● **REQUIREMENTS**:
Output, please, exactly those lines of the listing that come before the line with "return z < center.z", along with that line itself.

● **DATA LINES**:
(begin)

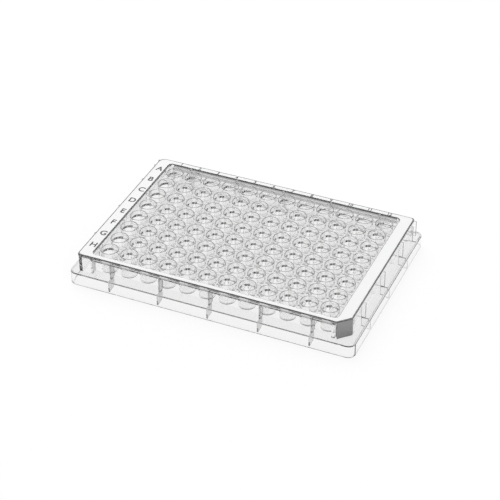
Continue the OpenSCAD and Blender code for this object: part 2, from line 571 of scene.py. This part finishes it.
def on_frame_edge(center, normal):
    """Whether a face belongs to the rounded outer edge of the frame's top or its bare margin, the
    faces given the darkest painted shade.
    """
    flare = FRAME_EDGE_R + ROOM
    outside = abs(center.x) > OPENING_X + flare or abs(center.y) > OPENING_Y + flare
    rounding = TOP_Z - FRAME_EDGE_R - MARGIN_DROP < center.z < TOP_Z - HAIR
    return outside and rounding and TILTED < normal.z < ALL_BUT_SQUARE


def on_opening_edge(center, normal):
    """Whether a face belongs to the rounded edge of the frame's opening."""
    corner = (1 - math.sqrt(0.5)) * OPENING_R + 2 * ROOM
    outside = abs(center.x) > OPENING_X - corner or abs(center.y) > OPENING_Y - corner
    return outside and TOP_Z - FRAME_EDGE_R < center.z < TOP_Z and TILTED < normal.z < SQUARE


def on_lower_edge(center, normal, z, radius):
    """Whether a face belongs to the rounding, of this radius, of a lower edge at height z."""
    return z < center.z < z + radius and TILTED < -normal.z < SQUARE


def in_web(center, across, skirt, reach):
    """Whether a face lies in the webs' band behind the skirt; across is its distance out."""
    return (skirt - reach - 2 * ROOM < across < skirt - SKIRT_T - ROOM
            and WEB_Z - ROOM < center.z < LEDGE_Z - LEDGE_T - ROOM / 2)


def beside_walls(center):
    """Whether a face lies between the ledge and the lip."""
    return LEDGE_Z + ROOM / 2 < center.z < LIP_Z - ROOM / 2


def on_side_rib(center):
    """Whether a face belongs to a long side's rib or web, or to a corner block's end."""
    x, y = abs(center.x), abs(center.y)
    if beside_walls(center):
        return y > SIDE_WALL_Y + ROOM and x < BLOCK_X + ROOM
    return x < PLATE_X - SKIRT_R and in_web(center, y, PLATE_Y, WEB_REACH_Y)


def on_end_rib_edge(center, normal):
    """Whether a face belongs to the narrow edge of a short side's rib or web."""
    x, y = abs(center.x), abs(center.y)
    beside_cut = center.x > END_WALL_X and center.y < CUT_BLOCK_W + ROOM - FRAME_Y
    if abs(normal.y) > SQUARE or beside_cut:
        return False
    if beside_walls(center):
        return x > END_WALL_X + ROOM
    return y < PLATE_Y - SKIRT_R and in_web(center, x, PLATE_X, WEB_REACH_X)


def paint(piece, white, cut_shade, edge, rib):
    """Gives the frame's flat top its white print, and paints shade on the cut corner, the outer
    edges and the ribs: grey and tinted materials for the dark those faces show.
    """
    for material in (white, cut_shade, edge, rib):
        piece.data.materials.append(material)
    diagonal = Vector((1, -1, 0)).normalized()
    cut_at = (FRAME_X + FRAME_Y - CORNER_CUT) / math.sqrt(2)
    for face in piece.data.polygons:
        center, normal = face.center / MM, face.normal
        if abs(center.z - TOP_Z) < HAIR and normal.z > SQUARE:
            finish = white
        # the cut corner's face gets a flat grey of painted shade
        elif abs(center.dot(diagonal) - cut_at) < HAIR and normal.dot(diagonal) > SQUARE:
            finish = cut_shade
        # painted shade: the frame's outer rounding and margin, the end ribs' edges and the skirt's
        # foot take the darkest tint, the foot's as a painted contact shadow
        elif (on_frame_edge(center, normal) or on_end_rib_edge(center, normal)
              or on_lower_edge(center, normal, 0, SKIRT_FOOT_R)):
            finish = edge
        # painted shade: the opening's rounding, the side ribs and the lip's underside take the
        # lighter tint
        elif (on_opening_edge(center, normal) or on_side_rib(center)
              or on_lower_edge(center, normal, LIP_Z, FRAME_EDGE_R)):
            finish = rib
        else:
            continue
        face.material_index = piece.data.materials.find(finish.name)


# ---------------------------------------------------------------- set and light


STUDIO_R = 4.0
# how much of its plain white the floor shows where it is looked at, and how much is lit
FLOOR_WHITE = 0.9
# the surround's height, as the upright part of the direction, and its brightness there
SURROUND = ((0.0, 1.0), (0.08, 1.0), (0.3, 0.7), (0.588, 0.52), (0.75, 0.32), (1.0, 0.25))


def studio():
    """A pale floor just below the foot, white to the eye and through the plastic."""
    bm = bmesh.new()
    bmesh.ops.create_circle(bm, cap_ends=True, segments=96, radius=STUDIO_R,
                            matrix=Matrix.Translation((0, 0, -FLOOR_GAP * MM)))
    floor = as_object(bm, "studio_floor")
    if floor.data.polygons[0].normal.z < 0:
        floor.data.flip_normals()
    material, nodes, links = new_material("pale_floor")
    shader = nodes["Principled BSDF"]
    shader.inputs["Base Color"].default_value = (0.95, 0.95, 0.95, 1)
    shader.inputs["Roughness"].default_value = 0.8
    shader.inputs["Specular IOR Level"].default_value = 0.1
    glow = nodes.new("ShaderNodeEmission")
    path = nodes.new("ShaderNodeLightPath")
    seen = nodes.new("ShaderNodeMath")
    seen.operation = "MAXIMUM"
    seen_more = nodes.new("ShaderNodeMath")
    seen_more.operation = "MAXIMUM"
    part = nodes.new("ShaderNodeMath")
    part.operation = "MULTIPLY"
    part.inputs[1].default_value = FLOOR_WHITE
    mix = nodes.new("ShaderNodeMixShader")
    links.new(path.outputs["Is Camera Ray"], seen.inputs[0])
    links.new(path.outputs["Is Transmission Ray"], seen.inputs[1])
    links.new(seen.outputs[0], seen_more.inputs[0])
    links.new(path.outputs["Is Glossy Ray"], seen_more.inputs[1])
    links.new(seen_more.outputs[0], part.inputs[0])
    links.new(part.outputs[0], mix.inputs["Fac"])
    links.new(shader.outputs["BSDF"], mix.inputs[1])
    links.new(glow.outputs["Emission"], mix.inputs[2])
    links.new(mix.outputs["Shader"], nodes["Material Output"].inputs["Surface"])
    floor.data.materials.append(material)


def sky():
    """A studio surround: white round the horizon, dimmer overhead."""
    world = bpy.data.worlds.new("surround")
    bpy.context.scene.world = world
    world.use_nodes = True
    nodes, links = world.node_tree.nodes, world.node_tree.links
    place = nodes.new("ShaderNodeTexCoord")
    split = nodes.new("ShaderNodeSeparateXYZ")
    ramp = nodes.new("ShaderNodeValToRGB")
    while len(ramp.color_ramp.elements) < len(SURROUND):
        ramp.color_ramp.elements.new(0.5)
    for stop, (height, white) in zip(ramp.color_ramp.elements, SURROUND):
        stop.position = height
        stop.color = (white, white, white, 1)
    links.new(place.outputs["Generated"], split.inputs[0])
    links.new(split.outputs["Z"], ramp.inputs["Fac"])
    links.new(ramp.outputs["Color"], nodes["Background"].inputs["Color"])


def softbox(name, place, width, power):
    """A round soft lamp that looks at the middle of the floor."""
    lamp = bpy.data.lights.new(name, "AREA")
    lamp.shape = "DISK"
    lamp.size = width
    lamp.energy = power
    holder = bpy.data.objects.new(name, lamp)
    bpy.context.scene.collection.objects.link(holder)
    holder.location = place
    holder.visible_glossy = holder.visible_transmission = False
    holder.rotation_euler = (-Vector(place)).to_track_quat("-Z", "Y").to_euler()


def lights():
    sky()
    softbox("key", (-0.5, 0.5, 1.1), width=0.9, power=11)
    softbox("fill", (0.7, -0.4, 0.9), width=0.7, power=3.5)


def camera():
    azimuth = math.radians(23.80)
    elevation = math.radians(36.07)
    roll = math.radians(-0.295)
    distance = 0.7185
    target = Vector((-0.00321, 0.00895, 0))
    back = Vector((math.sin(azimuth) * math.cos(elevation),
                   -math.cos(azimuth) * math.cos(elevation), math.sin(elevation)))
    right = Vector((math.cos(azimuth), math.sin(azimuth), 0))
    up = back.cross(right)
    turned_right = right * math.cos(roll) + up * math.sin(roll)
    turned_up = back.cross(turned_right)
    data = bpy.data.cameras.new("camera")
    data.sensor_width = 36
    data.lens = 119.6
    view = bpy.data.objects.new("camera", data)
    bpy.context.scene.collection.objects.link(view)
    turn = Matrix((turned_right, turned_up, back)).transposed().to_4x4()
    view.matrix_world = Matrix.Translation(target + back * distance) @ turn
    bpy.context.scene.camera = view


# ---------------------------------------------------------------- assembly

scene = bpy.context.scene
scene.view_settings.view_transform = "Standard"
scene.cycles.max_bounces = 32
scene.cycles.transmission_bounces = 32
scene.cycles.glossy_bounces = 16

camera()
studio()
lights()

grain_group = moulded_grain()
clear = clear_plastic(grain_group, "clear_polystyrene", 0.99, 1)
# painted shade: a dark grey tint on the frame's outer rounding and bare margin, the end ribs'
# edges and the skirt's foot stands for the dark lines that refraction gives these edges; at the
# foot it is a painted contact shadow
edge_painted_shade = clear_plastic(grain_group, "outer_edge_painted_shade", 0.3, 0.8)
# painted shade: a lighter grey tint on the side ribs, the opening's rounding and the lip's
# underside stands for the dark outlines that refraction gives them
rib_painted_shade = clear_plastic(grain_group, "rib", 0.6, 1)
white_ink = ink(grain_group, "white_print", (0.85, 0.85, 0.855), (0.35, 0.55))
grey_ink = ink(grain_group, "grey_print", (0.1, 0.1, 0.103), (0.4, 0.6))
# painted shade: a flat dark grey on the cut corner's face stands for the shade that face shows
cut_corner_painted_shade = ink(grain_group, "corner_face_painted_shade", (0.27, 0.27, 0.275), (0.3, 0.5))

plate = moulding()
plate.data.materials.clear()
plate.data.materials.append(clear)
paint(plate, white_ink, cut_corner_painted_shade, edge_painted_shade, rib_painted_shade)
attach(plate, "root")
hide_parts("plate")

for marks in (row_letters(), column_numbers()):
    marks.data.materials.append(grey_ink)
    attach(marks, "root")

(end)

● **ANSWER BELOW**:
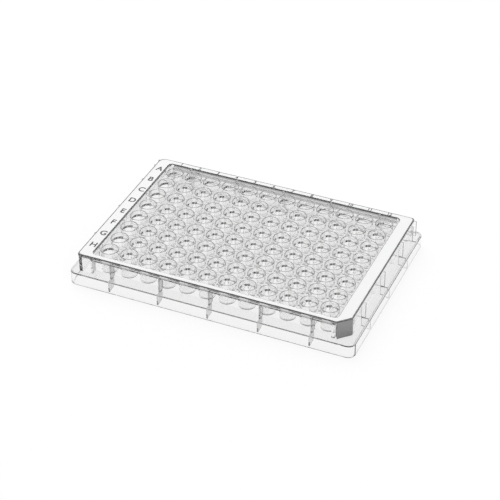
Continue the OpenSCAD and Blender code for this object: part 2, from line 571 of scene.py. This part finishes it.
def on_frame_edge(center, normal):
    """Whether a face belongs to the rounded outer edge of the frame's top or its bare margin, the
    faces given the darkest painted shade.
    """
    flare = FRAME_EDGE_R + ROOM
    outside = abs(center.x) > OPENING_X + flare or abs(center.y) > OPENING_Y + flare
    rounding = TOP_Z - FRAME_EDGE_R - MARGIN_DROP < center.z < TOP_Z - HAIR
    return outside and rounding and TILTED < normal.z < ALL_BUT_SQUARE


def on_opening_edge(center, normal):
    """Whether a face belongs to the rounded edge of the frame's opening."""
    corner = (1 - math.sqrt(0.5)) * OPENING_R + 2 * ROOM
    outside = abs(center.x) > OPENING_X - corner or abs(center.y) > OPENING_Y - corner
    return outside and TOP_Z - FRAME_EDGE_R < center.z < TOP_Z and TILTED < normal.z < SQUARE


def on_lower_edge(center, normal, z, radius):
    """Whether a face belongs to the rounding, of this radius, of a lower edge at height z."""
    return z < center.z < z + radius and TILTED < -normal.z < SQUARE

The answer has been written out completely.